» **Description of the task**
Give every entry again, word for word and in full.

» **Provided material**

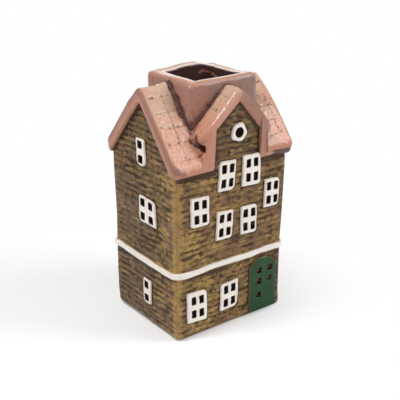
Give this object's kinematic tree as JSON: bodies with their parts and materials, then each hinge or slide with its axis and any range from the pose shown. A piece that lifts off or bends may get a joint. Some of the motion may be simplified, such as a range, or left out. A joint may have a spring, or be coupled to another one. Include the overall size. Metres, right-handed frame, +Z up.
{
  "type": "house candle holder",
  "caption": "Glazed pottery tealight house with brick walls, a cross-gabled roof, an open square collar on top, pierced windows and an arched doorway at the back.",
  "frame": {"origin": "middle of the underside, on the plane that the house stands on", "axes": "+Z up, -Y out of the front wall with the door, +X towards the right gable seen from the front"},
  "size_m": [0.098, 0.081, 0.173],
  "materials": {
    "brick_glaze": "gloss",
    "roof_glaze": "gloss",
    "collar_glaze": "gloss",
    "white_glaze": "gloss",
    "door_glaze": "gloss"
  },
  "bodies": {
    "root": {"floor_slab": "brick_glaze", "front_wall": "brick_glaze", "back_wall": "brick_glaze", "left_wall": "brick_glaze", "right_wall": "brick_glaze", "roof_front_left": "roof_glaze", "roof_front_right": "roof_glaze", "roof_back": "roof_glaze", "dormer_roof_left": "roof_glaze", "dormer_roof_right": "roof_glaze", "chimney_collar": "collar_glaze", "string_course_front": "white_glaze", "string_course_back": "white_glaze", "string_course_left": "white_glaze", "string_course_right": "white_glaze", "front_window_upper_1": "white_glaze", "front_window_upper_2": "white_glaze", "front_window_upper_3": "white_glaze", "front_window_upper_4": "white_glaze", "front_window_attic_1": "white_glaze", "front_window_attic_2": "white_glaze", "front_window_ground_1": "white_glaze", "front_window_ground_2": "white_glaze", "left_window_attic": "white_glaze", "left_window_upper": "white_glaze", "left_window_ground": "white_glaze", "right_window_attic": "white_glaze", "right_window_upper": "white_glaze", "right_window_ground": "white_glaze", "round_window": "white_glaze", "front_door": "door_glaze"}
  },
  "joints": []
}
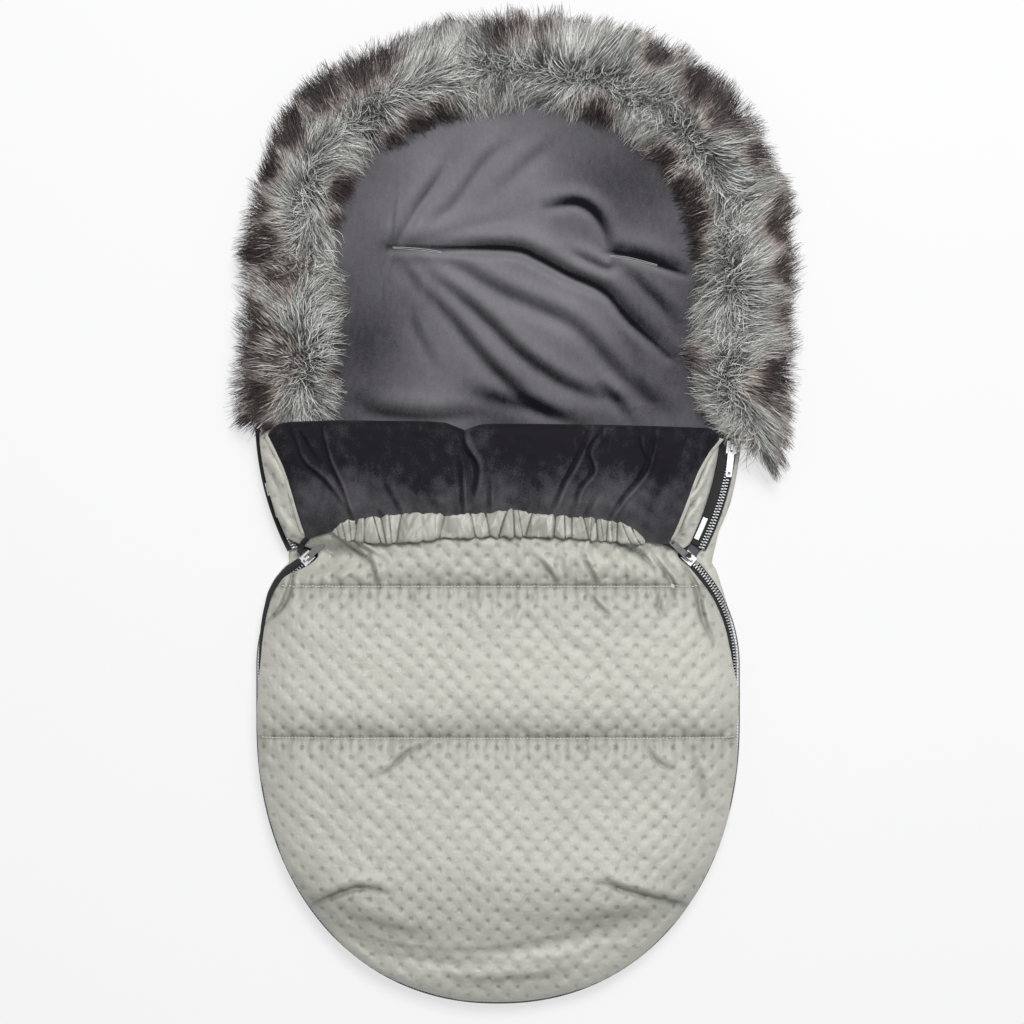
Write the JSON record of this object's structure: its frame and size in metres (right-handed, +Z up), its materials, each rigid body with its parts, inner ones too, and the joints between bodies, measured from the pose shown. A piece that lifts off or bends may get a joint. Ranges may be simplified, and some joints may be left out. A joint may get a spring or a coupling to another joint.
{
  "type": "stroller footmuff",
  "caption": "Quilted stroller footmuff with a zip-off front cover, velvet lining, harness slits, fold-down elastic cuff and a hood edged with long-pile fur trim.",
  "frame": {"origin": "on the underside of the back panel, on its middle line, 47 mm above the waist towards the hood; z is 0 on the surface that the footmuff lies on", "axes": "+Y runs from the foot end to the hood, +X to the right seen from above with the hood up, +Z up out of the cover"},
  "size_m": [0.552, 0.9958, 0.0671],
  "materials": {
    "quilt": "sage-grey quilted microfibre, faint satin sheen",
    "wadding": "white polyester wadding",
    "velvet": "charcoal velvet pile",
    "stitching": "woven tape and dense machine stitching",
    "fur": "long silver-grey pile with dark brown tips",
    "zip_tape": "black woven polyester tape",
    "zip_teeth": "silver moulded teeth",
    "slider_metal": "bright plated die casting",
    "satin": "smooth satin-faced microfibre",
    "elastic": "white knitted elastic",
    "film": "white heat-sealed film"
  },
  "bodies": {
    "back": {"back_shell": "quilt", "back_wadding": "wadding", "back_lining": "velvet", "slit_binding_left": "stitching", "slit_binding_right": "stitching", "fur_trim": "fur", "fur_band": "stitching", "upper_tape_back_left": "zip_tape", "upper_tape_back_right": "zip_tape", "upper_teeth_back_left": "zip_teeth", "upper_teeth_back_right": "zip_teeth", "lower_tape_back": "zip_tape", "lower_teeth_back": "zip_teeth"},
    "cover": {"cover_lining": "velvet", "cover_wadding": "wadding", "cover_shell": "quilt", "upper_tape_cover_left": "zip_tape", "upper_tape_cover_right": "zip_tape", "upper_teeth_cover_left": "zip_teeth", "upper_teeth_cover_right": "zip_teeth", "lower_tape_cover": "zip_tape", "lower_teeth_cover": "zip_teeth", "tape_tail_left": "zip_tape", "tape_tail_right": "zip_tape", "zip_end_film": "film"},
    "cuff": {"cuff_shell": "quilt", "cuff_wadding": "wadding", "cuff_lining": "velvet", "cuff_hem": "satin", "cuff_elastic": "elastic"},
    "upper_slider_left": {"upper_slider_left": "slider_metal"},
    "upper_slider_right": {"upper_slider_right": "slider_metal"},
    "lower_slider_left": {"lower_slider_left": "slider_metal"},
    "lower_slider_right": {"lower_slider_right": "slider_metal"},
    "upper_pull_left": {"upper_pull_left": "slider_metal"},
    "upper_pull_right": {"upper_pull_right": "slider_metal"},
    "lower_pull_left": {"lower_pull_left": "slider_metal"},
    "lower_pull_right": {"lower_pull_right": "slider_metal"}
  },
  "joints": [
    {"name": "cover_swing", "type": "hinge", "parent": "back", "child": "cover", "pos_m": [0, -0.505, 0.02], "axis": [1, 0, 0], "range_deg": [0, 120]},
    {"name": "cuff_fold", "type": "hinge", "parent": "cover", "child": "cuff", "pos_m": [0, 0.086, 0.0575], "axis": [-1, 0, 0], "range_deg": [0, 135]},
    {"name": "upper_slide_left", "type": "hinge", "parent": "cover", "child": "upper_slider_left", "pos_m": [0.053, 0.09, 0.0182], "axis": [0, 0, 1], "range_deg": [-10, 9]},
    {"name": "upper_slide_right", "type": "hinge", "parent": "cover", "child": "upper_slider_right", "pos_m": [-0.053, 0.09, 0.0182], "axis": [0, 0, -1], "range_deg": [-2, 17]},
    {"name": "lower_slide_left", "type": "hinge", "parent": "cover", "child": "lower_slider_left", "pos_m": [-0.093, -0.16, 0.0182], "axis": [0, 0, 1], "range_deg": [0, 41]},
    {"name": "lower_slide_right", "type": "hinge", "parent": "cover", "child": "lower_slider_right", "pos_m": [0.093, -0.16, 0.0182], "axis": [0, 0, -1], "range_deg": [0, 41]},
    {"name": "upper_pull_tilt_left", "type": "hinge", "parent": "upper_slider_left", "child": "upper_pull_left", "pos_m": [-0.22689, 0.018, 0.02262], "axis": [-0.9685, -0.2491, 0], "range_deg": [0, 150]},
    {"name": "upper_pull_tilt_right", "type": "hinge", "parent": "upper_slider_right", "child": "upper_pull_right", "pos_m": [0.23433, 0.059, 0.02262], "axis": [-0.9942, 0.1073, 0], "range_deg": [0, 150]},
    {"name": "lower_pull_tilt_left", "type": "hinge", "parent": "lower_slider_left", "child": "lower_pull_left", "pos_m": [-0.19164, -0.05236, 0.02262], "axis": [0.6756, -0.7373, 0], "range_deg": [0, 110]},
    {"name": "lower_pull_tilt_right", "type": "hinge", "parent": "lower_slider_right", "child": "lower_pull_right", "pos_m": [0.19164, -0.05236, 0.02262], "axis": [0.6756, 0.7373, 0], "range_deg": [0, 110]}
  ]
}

» **Expected answer**
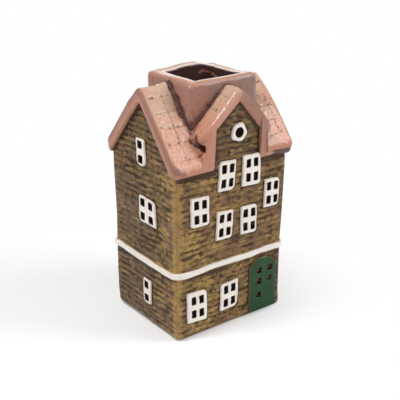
Give this object's kinematic tree as JSON: bodies with their parts and materials, then each hinge or slide with its axis and any range from the pose shown. A piece that lifts off or bends may get a joint. Some of the motion may be simplified, such as a range, or left out. A joint may have a spring, or be coupled to another one. Include the overall size. Metres, right-handed frame, +Z up.
{
  "type": "house candle holder",
  "caption": "Glazed pottery tealight house with brick walls, a cross-gabled roof, an open square collar on top, pierced windows and an arched doorway at the back.",
  "frame": {"origin": "middle of the underside, on the plane that the house stands on", "axes": "+Z up, -Y out of the front wall with the door, +X towards the right gable seen from the front"},
  "size_m": [0.098, 0.081, 0.173],
  "materials": {
    "brick_glaze": "gloss",
    "roof_glaze": "gloss",
    "collar_glaze": "gloss",
    "white_glaze": "gloss",
    "door_glaze": "gloss"
  },
  "bodies": {
    "root": {"floor_slab": "brick_glaze", "front_wall": "brick_glaze", "back_wall": "brick_glaze", "left_wall": "brick_glaze", "right_wall": "brick_glaze", "roof_front_left": "roof_glaze", "roof_front_right": "roof_glaze", "roof_back": "roof_glaze", "dormer_roof_left": "roof_glaze", "dormer_roof_right": "roof_glaze", "chimney_collar": "collar_glaze", "string_course_front": "white_glaze", "string_course_back": "white_glaze", "string_course_left": "white_glaze", "string_course_right": "white_glaze", "front_window_upper_1": "white_glaze", "front_window_upper_2": "white_glaze", "front_window_upper_3": "white_glaze", "front_window_upper_4": "white_glaze", "front_window_attic_1": "white_glaze", "front_window_attic_2": "white_glaze", "front_window_ground_1": "white_glaze", "front_window_ground_2": "white_glaze", "left_window_attic": "white_glaze", "left_window_upper": "white_glaze", "left_window_ground": "white_glaze", "right_window_attic": "white_glaze", "right_window_upper": "white_glaze", "right_window_ground": "white_glaze", "round_window": "white_glaze", "front_door": "door_glaze"}
  },
  "joints": []
}
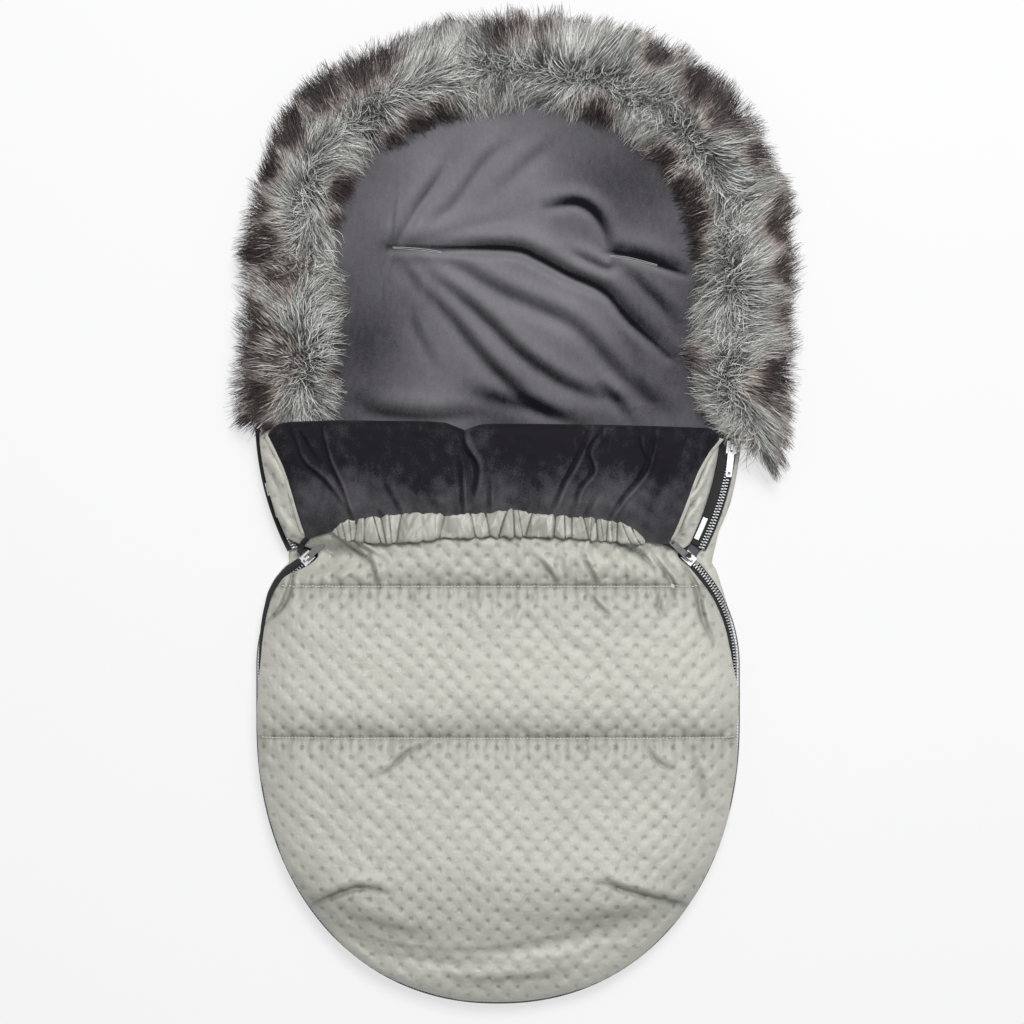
Write the JSON record of this object's structure: its frame and size in metres (right-handed, +Z up), its materials, each rigid body with its parts, inner ones too, and the joints between bodies, measured from the pose shown. A piece that lifts off or bends may get a joint. Ranges may be simplified, and some joints may be left out. A joint may get a spring or a coupling to another joint.
{
  "type": "stroller footmuff",
  "caption": "Quilted stroller footmuff with a zip-off front cover, velvet lining, harness slits, fold-down elastic cuff and a hood edged with long-pile fur trim.",
  "frame": {"origin": "on the underside of the back panel, on its middle line, 47 mm above the waist towards the hood; z is 0 on the surface that the footmuff lies on", "axes": "+Y runs from the foot end to the hood, +X to the right seen from above with the hood up, +Z up out of the cover"},
  "size_m": [0.552, 0.9958, 0.0671],
  "materials": {
    "quilt": "sage-grey quilted microfibre, faint satin sheen",
    "wadding": "white polyester wadding",
    "velvet": "charcoal velvet pile",
    "stitching": "woven tape and dense machine stitching",
    "fur": "long silver-grey pile with dark brown tips",
    "zip_tape": "black woven polyester tape",
    "zip_teeth": "silver moulded teeth",
    "slider_metal": "bright plated die casting",
    "satin": "smooth satin-faced microfibre",
    "elastic": "white knitted elastic",
    "film": "white heat-sealed film"
  },
  "bodies": {
    "back": {"back_shell": "quilt", "back_wadding": "wadding", "back_lining": "velvet", "slit_binding_left": "stitching", "slit_binding_right": "stitching", "fur_trim": "fur", "fur_band": "stitching", "upper_tape_back_left": "zip_tape", "upper_tape_back_right": "zip_tape", "upper_teeth_back_left": "zip_teeth", "upper_teeth_back_right": "zip_teeth", "lower_tape_back": "zip_tape", "lower_teeth_back": "zip_teeth"},
    "cover": {"cover_lining": "velvet", "cover_wadding": "wadding", "cover_shell": "quilt", "upper_tape_cover_left": "zip_tape", "upper_tape_cover_right": "zip_tape", "upper_teeth_cover_left": "zip_teeth", "upper_teeth_cover_right": "zip_teeth", "lower_tape_cover": "zip_tape", "lower_teeth_cover": "zip_teeth", "tape_tail_left": "zip_tape", "tape_tail_right": "zip_tape", "zip_end_film": "film"},
    "cuff": {"cuff_shell": "quilt", "cuff_wadding": "wadding", "cuff_lining": "velvet", "cuff_hem": "satin", "cuff_elastic": "elastic"},
    "upper_slider_left": {"upper_slider_left": "slider_metal"},
    "upper_slider_right": {"upper_slider_right": "slider_metal"},
    "lower_slider_left": {"lower_slider_left": "slider_metal"},
    "lower_slider_right": {"lower_slider_right": "slider_metal"},
    "upper_pull_left": {"upper_pull_left": "slider_metal"},
    "upper_pull_right": {"upper_pull_right": "slider_metal"},
    "lower_pull_left": {"lower_pull_left": "slider_metal"},
    "lower_pull_right": {"lower_pull_right": "slider_metal"}
  },
  "joints": [
    {"name": "cover_swing", "type": "hinge", "parent": "back", "child": "cover", "pos_m": [0, -0.505, 0.02], "axis": [1, 0, 0], "range_deg": [0, 120]},
    {"name": "cuff_fold", "type": "hinge", "parent": "cover", "child": "cuff", "pos_m": [0, 0.086, 0.0575], "axis": [-1, 0, 0], "range_deg": [0, 135]},
    {"name": "upper_slide_left", "type": "hinge", "parent": "cover", "child": "upper_slider_left", "pos_m": [0.053, 0.09, 0.0182], "axis": [0, 0, 1], "range_deg": [-10, 9]},
    {"name": "upper_slide_right", "type": "hinge", "parent": "cover", "child": "upper_slider_right", "pos_m": [-0.053, 0.09, 0.0182], "axis": [0, 0, -1], "range_deg": [-2, 17]},
    {"name": "lower_slide_left", "type": "hinge", "parent": "cover", "child": "lower_slider_left", "pos_m": [-0.093, -0.16, 0.0182], "axis": [0, 0, 1], "range_deg": [0, 41]},
    {"name": "lower_slide_right", "type": "hinge", "parent": "cover", "child": "lower_slider_right", "pos_m": [0.093, -0.16, 0.0182], "axis": [0, 0, -1], "range_deg": [0, 41]},
    {"name": "upper_pull_tilt_left", "type": "hinge", "parent": "upper_slider_left", "child": "upper_pull_left", "pos_m": [-0.22689, 0.018, 0.02262], "axis": [-0.9685, -0.2491, 0], "range_deg": [0, 150]},
    {"name": "upper_pull_tilt_right", "type": "hinge", "parent": "upper_slider_right", "child": "upper_pull_right", "pos_m": [0.23433, 0.059, 0.02262], "axis": [-0.9942, 0.1073, 0], "range_deg": [0, 150]},
    {"name": "lower_pull_tilt_left", "type": "hinge", "parent": "lower_slider_left", "child": "lower_pull_left", "pos_m": [-0.19164, -0.05236, 0.02262], "axis": [0.6756, -0.7373, 0], "range_deg": [0, 110]},
    {"name": "lower_pull_tilt_right", "type": "hinge", "parent": "lower_slider_right", "child": "lower_pull_right", "pos_m": [0.19164, -0.05236, 0.02262], "axis": [0.6756, 0.7373, 0], "range_deg": [0, 110]}
  ]
}